Daqui a algumas horas, a avenida Almirante Reis vai encher-se de gente para a costumeira manifestação que acontece neste dia, todos os dias, há 50 anos, desde a queda do Estado Novo no 25 de Abril de 1974. Mas para já o trânsito está cortado por outro motivo, não menos costumeiro: a corrida do 1.º de Maio, que vai na sua 41.ª edição, e cuja segurança é feita por dezenas de agentes da polícia de trânsito, como o agente Simões. “Olhe, estou a trabalhar porque a polícia não tira folgas”, sorri enquanto orienta carros, bicicletas, trotinetas e tuk-tuks para que não entrem em ruas cortadas ao trânsito nem causem distúrbios na corrida – “é um evento privado, ao contrário da marcha logo à tarde, em que é o Estado que paga a segurança pública”. E também vai estar aqui às 15:00 a trabalhar na manifestação? Não vai mas também não vai para casa descansar, tem “outro serviço às 13:00, também privado”.
Enquanto conversamos, um talhante anda para trás e para a frente, rua acima, rua abaixo, de um lado e do outro da Almirante Reis, numa azáfama a entregar encomendas. Para o negócio, este é um dia de muita procura. Dentro do talho, a funcionar na rua dos Anjos há mais de 50 anos, três homens trabalham freneticamente a cortar e a embalar carne, a atender telefonemas, a entregar encomendas a um estafeta que os ajuda na distribuição.
“Fechar no 1.º de Maio?”, pergunta um deles a rir. “Você também não está a trabalhar? Alguém tem de trabalhar”, responde outro com uma gargalhada sonora. Entre o atendimento aos fregueses que vão entrando para comprar carne, enchidos e queijinhos “da terra”, Pedro, que gere a equipa, explica que não podem mesmo fechar no Dia do Trabalhador, como aliás em quase todos os outros feriados do ano. “Já viu como era? Se nós fechássemos, os restaurantes e cafés também tinham de fechar…”
É o caso da pastelaria Capri – segundo o sr. José, a servir clientes atrás do balcão, um “café centenário” da Almirante Reis – que, ao final desta manhã, continua cheio de gente, com as “diárias” prontas a sair. No menu constam os típicos bitoques, pregos e bifanas com a carne do talho do sr. Pedro. “Nós não fechamos no 1.º de Maio.
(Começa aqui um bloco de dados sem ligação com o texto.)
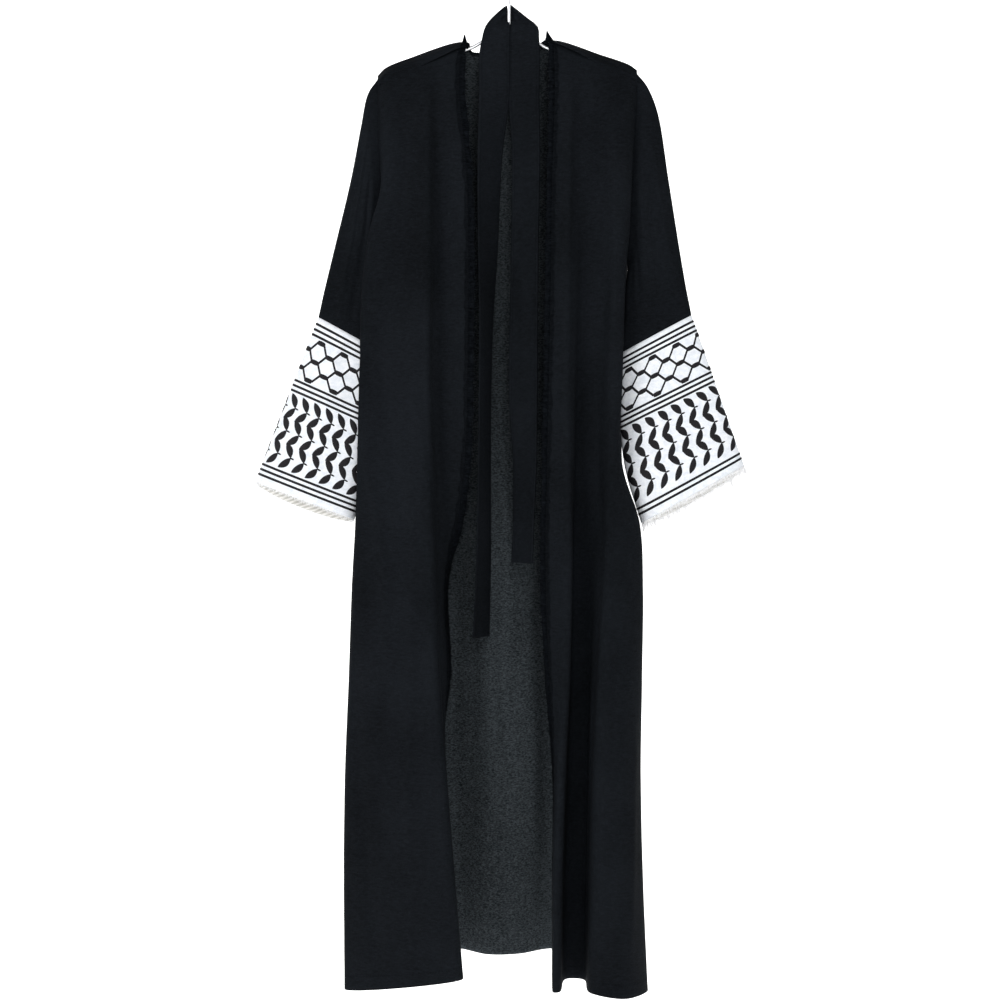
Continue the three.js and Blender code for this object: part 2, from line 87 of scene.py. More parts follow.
# columns: side seam, side fold, plane, crest, outer hollow, inner hollow, the ridge's
# two sides, front edge
RIGHT_FRONT = panel_net(
    (0, [191, -7.5, -171], [180, -10.5, -163.6], [165, -12, -157], [150, -12.4, -150.6],
     [128, -12.4, -142.4], [104, -11.9, -133.8], [91, -11.6, -127.8], [80, -11.2, -123],
     [56, -9.9, -110.8]),
    (-190, [190.3, -7], [181, -17], [170, -21], [155, -24], [131, -19], [106, -19], [92, -25],
     [83, -25.5], [56, -22]),
    (-260, [187, -7.5], [181, -21], [170, -27], [156, -30], [132, -21], [105, -21], [91, -31],
     [83, -32], [54, -27]),
    (-330, [183.6, -7.5], [180, -23], [170, -31], [156, -35], [132, -22], [105, -22], [91, -36],
     [83, -37], [52, -30]),
    (-400, [180.3, -7], [177, -24], [168, -35], [156, -38], [132, -23], [105, -23], [91, -40],
     [83, -41], [51, -32]),
    (-480, [168, -4], [173, -25], [166, -37], [154, -41], [131, -23], [104, -23], [91, -42],
     [83, -43.5], [50, -33]),
    (-600, [158, -1], [169, -27], [163, -40], [152, -44], [130, -23], [102, -22], [91, -45],
     [83, -47], [48, -34]),
    (-740, [157, -1], [168, -28], [161, -43], [149, -48], [127, -20], [100, -17], [91, -47],
     [83, -49], [45, -34]),
    (-830, [187, -1], [194, -27], [165, -47], [145, -51], [124, -16], [99, -12], [91, -47],
     [83, -49], [43, -33]),
    (-920, [191, -1], [199, -26], [168, -51], [140, -54], [121, -11], [97, -7], [91, -47],
     [83, -49], [43, -32]),
    (-1060, [191, -1], [197.5, -27], [167, -56], [133, -56], [118, -6], [95, -2], [88, -47],
     [80, -49.5], [50, -27]),
    (-1200, [189, -1], [195.5, -28], [165, -61], [128, -57], [116, -1], [91, 2], [81, -48],
     [72.5, -50.5], [63, -16]),
    (-1350, [192, -1], [198.5, -29], [166, -66], [124, -57], [114, 2], [88, 4], [76, -49],
     [67, -51.5], [64, -15]),
    (0, [200, -1, -1522], [205.5, -30, -1522], [168, -70, -1522], [119, -58, -1517],
     [111, 3, -1515], [86, 5, -1515], [74, -50, -1518], [65, -52.5, -1518], [65, -14, -1516]),
)
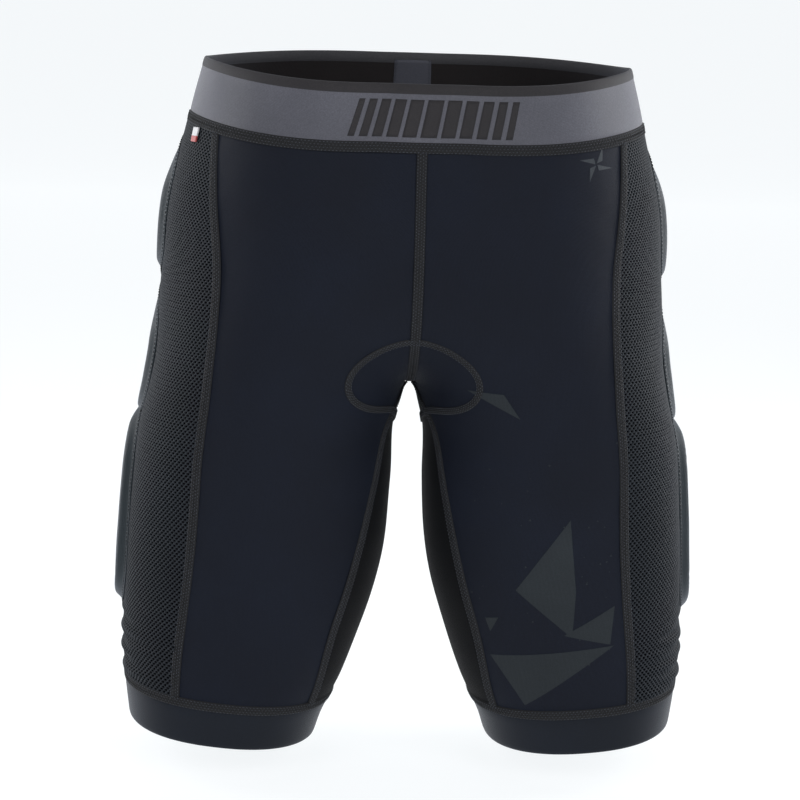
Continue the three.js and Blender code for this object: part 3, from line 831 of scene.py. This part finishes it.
# ---- Seams: a flat tape with rows of thread over it ----
def stitch_template(length, radius, sides=6):
    """A short thread lying along +X that dips into the cloth at both ends."""
    rings = [(-0.5, 0.35, -0.5), (-0.3, 0.9, 0.25), (0, 1, 0.45), (0.3, 0.9, 0.25), (0.5, 0.35, -0.5)]
    verts, faces = [], []
    for along, girth, lift in rings:
        for k in range(sides):
            a = 2 * math.pi * k / sides
            across, up = math.cos(a) * girth, math.sin(a) * girth + lift
            verts.append((along * length, across * radius, up * radius))
    for i in range(len(rings) - 1):
        for k in range(sides):
            m = (k + 1) % sides
            faces.append((i * sides + k, i * sides + m, (i + 1) * sides + m, (i + 1) * sides + k))
    faces.append(tuple(range(sides))[::-1])
    faces.append(tuple(range((len(rings) - 1) * sides, len(rings) * sides)))
    return np.array(verts), faces


def tangents(line, closed=False):
    """Unit tangents of a line of points."""
    ahead = np.roll(line, -1, axis=0) - line
    if not closed:
        ahead[-1] = ahead[-2]
    behind = np.roll(ahead, 1, axis=0)
    if not closed:
        behind[0] = ahead[0]
    t = ahead + behind
    return t / np.linalg.norm(t, axis=1, keepdims=True)


def resample(line, step, closed=False):
    """A line with its points evenly spaced."""
    if closed:
        line = np.vstack([line, line[:1]])
    arc = np.r_[0, np.cumsum(np.linalg.norm(np.diff(line, axis=0), axis=1))]
    count = max(2, int(round(arc[-1] / step)))
    at = np.linspace(0, arc[-1], count + 1)
    out = np.stack([np.interp(at, arc, line[:, k]) for k in range(3)], -1)
    return out[:-1] if closed else out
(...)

Há despesas para pagar e também já viu bem: se não formos nós a servir as pessoas aqui na Almirante Reis, quem é que o vai fazer?”
Ali perto, entre uma pastelaria de uma grande cadeia que também não fecha no 1.º de Maio e uma loja de souvenirs gerida por imigrantes do Bangladesh, igualmente de portas abertas, um rapaz brasileiro a conduzir um tuk-tuk aguarda por uma abébia do agente Simões para poder levar uma família de turistas até à Graça, quando é interpelado por uma senhora curvada pela idade.
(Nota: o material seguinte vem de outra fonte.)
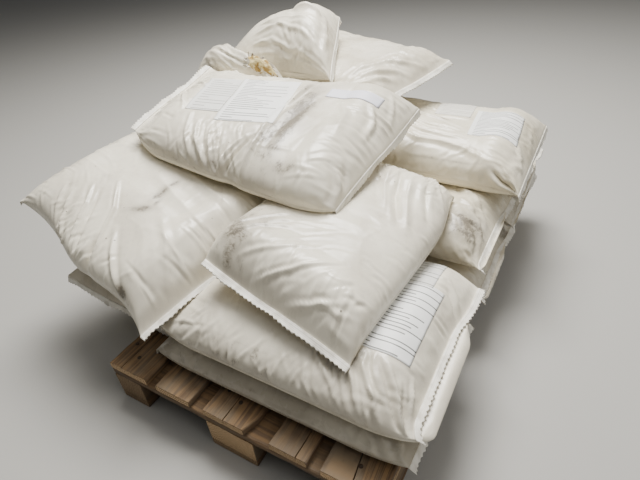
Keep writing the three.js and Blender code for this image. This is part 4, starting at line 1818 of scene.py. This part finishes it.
@dataclass(frozen=True)
class Timber:
    """One sawn board or block, in place of its solid.

    Attributes:
        name: The solid's node.
        splits: Splits in its upper face.
        broken: Size of a broken front right corner, across and along, or nothing.
        chamfer: Wear of its edges in mm.
        dark: How dark it has gone, from 0 to 1.
        run_step: Spacing of its points along the grain, in mm.
        face_step: Their spacing across the upper face.
        sharp: Angle in degrees from which an edge is shaded sharp.
    """

    name: str
    splits: tuple[Split, ...] = ()
    broken: tuple[float, float] | None = None
    # dark: How much darker it is drawn, from 0 to 1; on the left blocks this is painted shade.
    chamfer: float = 2.6
    dark: float = 0.0
    run_step: float = 11.0
    face_step: float = 13.0
    sharp: float = 32.0

    def build(self, grain: Material, ends: Material) -> Object:
        """Saws the piece: a ring of points at each station, worn edges and ragged ends.

        Args:
            grain: The sawn faces' material.
            ends: The cross-cut ends' material.

        Returns:
            The piece, in place of its solid.
        """
        rng = np.random.default_rng(sum(map(ord, self.name)) + 5)
        lo, hi = (np.array(corner) * 1000 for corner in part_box(self.name))
        lengthways = 0 if self.name.startswith("cross_board") else 1
        across = 1 - lengthways
        size = hi[lengthways] - lo[lengthways]
        inner = np.linspace(6, size - 6, int(size / self.run_step))
        stations = np.concatenate([[0, 1.2], inner, [size - 1.2, size]])
        sides = (lo[across], hi[across], lo[2], hi[2])
        rings, soil = self._rings(rng, stations, sides)
        points = np.zeros(rings.shape)
        points[..., lengthways] = lo[lengthways] + rings[..., 2]
        points[..., across] = rings[..., 0]
        points[..., 2] = rings[..., 1]
        count, spots = rings.shape[:2]
        faces = []
        for i in range(0, (count - 1) * spots, spots):
            for k in range(spots):
                n = (k + 1) % spots
                faces.append((i + k, i + n, i + spots + n, i + spots + k))
        faces.append(tuple(reversed(range(spots))))
        faces.append(tuple((count - 1) * spots + k for k in range(spots)))
        piece = new_object(self.name + "_timber", points.reshape(-1, 3), faces)
        self._dress(piece, rings, soil, rng)
        piece.data.materials.append(grain)
        piece.data.materials.append(ends)
        for polygon in piece.data.polygons:
            polygon.material_index = int(len(polygon.vertices) > 4)
        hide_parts(self.name)
        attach(piece, "root")
        return piece

    def _marks(self, c0: float, c1: float) -> list[tuple[float, Split | None]]:
        """Places the points across the upper face, three of them at each split.

        Args:
            c0: One side in mm.
            c1: The other side.

        Returns:
            Each point's place from 0 to 1, with the split whose bottom it is.
        """
        wide = c1 - c0
        marks = [(q, None) for q in np.linspace(0, 1, max(5, int(wide / self.face_step)))]
        for split in self.splits:
            centre = (split.at - c0) / wide
            marks = [m for m in marks if m[1] is not None or abs(m[0] - centre) * wide > 7]
            marks += [(centre + w / wide, split if w == 0 else None) for w in (-1.5, 0, 1.5)]
        return sorted(marks, key=lambda m: m[0])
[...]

“Sabe porque é que a rua está fechada?”, pergunta-lhe. “Olhe, porque é o 1.º de Maio e vai haver marcha à tarde”, responde ela. “Eu ainda sou do tempo em que vinham brigadas obrigar as pessoas a fechar as lojas todas no Dia do Trabalhador, ainda há bocado disse ali a uns indianos que têm uma loja ao pé da minha casa que deviam fechar, porque senão ainda lhes aparecem uns homens com pedras para os obrigar a fechar.” Em que altura é que isso acontecia? “A seguir ao 25 de Abril”, responde-nos. “Mas também antes, com o Salazar, não havia cá 1.º de Maio, ainda havia às vezes uns grupos que se juntavam na rua mas tinham sempre ali os PIDE à volta para verem o que é que eles estavam a dizer…”
A assistir à conversa está o senhor Carlos, ardina de 73 anos que vende jornais, revistas e tabaco neste troço da Almirante Reis há mais de 40. “Não estive sempre neste quiosque porque dantes não havia quiosques, havia aí atrás de si uma pedra de calçada e era aí que trabalhava, era assim que era, os ardinas sempre trabalharam nas ruas...” Antes de arranjar este “part-time de reformado”, como lhe chama, Carlos trabalhava no quiosque com horário completo; agora abre só das 7:00 às 12:00 e o 1.º de Maio não é exceção.
“Antes disto fui soldado, estava em Chaves quando foi a revolução. Fiz o meu serviço militar entre 1973 e 1975 mas nunca combati no Ultramar. Com o 25 de Abril, reduziram o meu serviço de 36 para 30 meses, acabei a 7 de março de 1975. Trabalho aqui desde então.” E não fecha nunca? “Fecho no 25 de dezembro e no 1 de janeiro mas é porque não há jornais para vender”, responde a sorrir. “Tenho de ter este part-time porque só a reforma não chega”, justifica. E à tarde, planeia juntar-se à marcha? “Não vou, não, que as artroses já não permitem essas andanças e eu também nunca gostei de apertos [risos]. Mas nada contra. Antes do 25 de Abril, o 1.º de Maio era só o dia dos tipógrafos, não havia cá Dia do Trabalhador. Acho bem que festejem!”